A Collector’s View II: Haven in the heart of Berrima 

  • Artist
    Bonita Kemarre Woodman, Catherine Field, Darlene Kemarre Woodman, Denise Ngwarraye Bonney, Julianne Ross Allcorn, Julz Beresford, Kerri Kerley, Kristen Burgham, Kristy Hussey, Lori Pensini, Lucy Vader, Melanie Waugh, Meg Walters, Neridah Stockley, Rosie Kemarre Morton, Rosina Gunjarrwanga, Sarah McDonald, Sophie Sachs

Walking through the home of this Southern Highlands collector is to embark on a passage from the original heritage architecture of the front (central dormer window, high-pitched galvanized iron roof, bull-nosed verandah) to a more modern, minimalist arrangement in the rear, with an impressive vaulted ceiling and oversized south and west-facing windows.

This spanning of time and design sensibilities is also reflected in their art collection, which balances classical landscape pieces done in oils (judiciously selected from antiques stores) with contemporary works of figurative abstraction, held in spare, shadowbox frames.

Pairing new art acquisitions with antique works is a brilliant way to give context to your collection, to anchor emerging voices in the Australian scene with choice pieces from the turn of the century or earlier. A rich collision of styles can be struck, creating a potent record of changing values, from the academy style of yore to the expanded field of today.

It can also be a useful way of seeing, on one wall, just how a contemporary artist borrows, and meaningfully departs from tradition, throwing their experimentations into even sharper relief.

Work from First Nations painters, carvers, and weavers is at the very forefront of this collection.
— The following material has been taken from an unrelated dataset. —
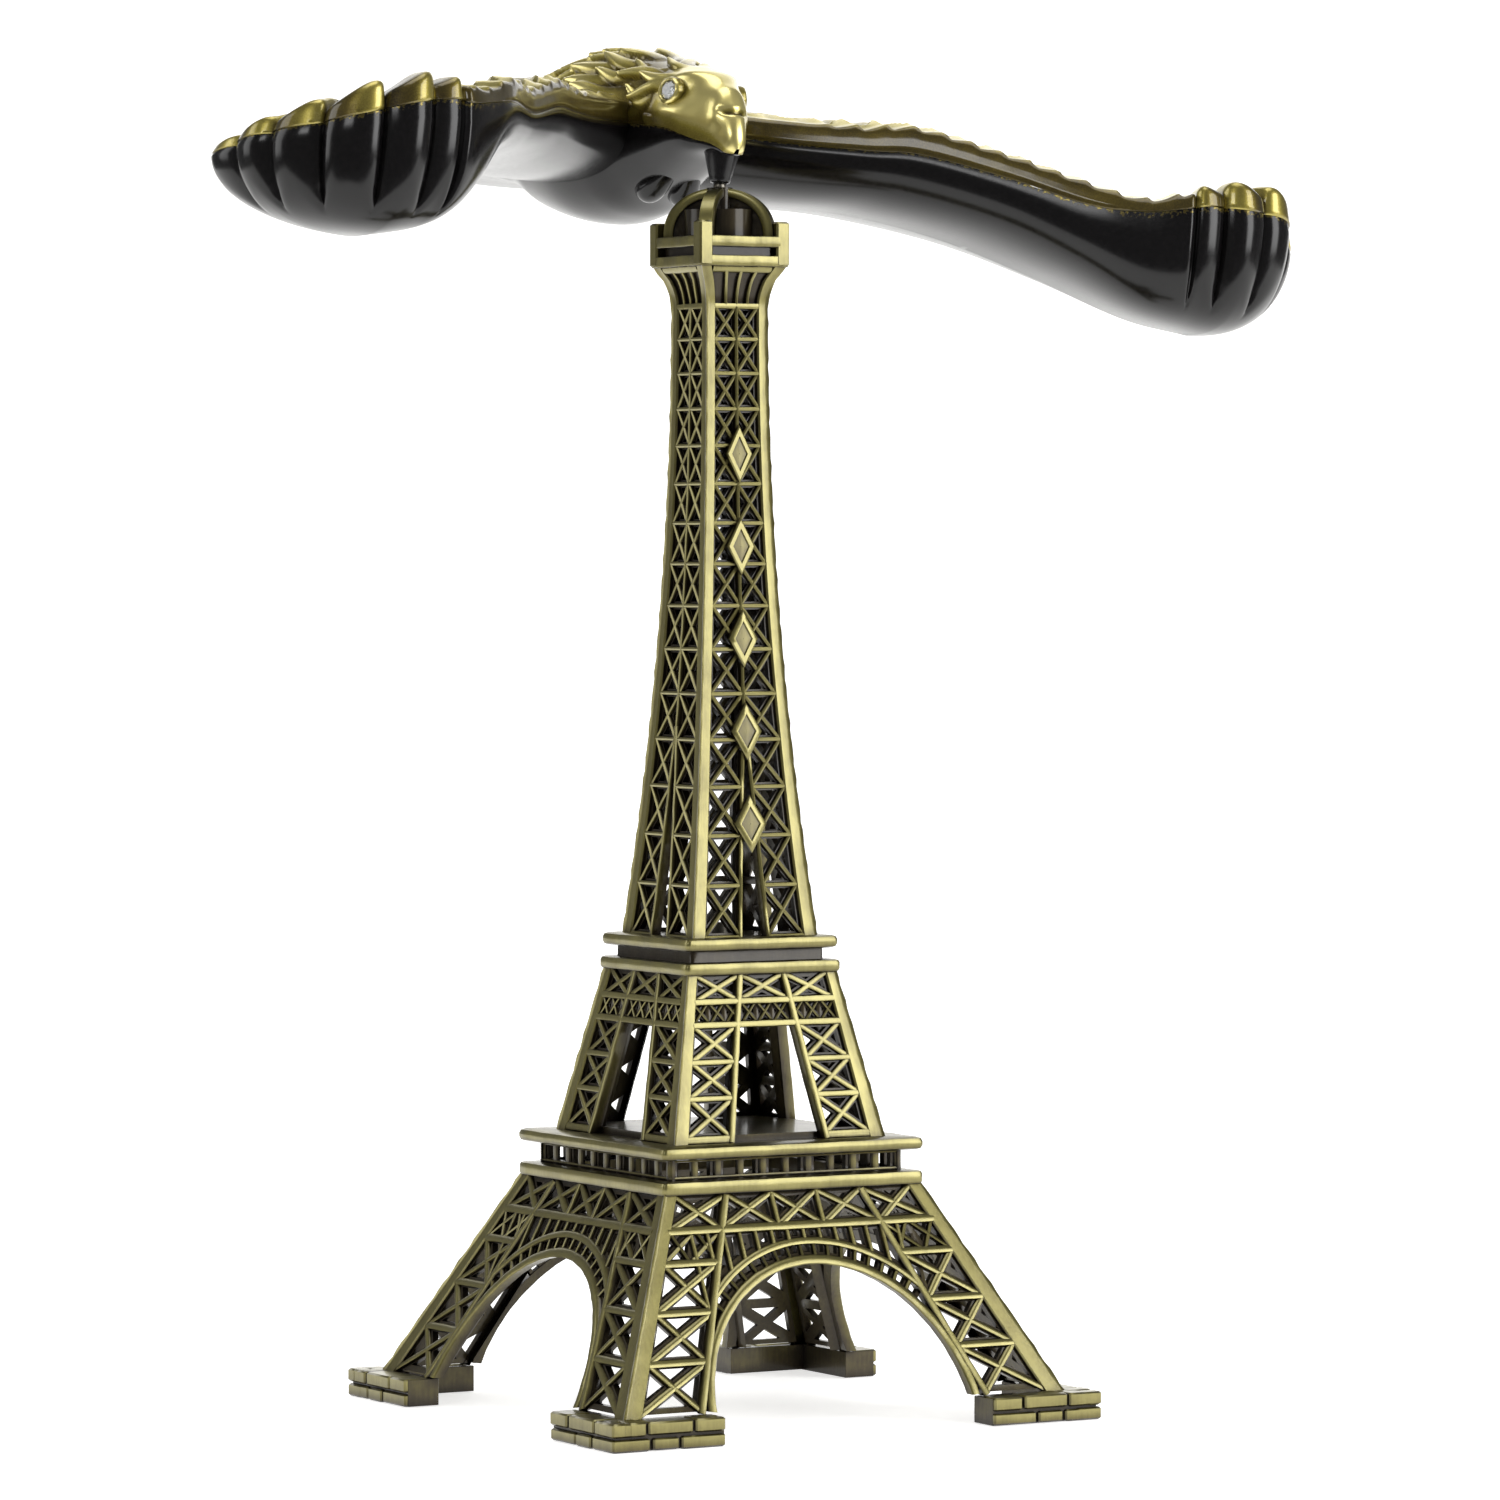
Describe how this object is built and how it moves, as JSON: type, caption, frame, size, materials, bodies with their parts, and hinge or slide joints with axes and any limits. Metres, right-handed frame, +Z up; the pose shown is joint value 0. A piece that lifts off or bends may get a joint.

Seen leaning beside a sleigh-style daybed is a piece from Rosina Gunjarrwanga, adorned with ‘rarrk’ or abstract crosshatching and representative of the design for the crow totem ancestor called ‘Djimarr’. Today, this being exists in the form of a rock, which is permanently submerged at the bottom of Kurrurldul Creek—a sacred site south of Maningrida (Arnhem Land, NT).

The staggering Artist of Ampilatwatja piece that hangs between two studded club chairs is credited with the hand of three women: Denise Ngwarraye Bonney, Bonita Kemarre Woodman, and Darlene Kemarre Woodman (following the strong matriarchal lineage of this community). Ampilatwatja paintings are defined by resplendent arrays of colour and detailed dot patterns depicting the flowering plants, wide blue skies, and green plains of their Country, northeast of Alice Springs on the Aherrenge Aboriginal Land Trust.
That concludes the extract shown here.